The next generation of Kiwi travellers could be breakfasting in Auckland and lunching in London, if a planned hypersonic passenger jet gets the green light.
British firm Reaction Engines' proposed A2 jet could whisk passengers around the globe at a dizzying 6100km/h, about five times the speed of sound.
The A2 project - ponderously titled Long-Term Advanced Propulsion Concepts and Technologies (LAPCAT) - was funded by the European Space Agency, which challenged scientists to produce a commercial jet using space-travel technology.
The jet could cut the flight time from Auckland to Europe to as little as five hours, potentially opening up the Continent to Antipodean day-trippers.
A Boeing 747-400 takes the better part of 24 hours to fly from Auckland to London, at a top speed of 1000km/h.
A New Zealand-Europe round trip on the 300-passenger A2 would probably cost about the same as a business-class ticket, about $8800, Britain's Guardian reports.
Aside from being fast, the new jet would also be clean and green, burning a liquid-hydrogen fuel that gives off water vapour and nitrous oxide (laughing gas), instead of polluting carbon emissions. At 142 metres in length, the A2 would be about twice the length of the Airbus A380, the largest airliner in service today.

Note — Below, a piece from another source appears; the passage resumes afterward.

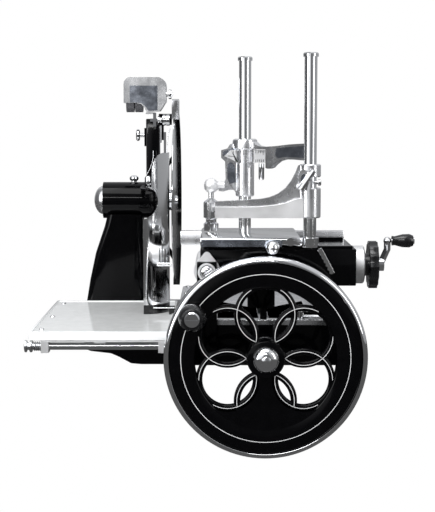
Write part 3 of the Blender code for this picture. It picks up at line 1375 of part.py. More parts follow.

The term hypersonic flight relates to speeds above Mach 5, a velocity at which friction can cause an aircraft's wings to heat to 1000C.
Unfortunately, attaining such external temperatures would mean doing without windows, but designers may put flat-screen televisions where the windows would be, giving the impression of seeing outside.
Despite being capable of travelling at twice the speed of its predecessor, Concorde, the A2 would be quieter, Reaction says. Senior engineer and managing director Alan Bond said the A2 could be here within 25 years.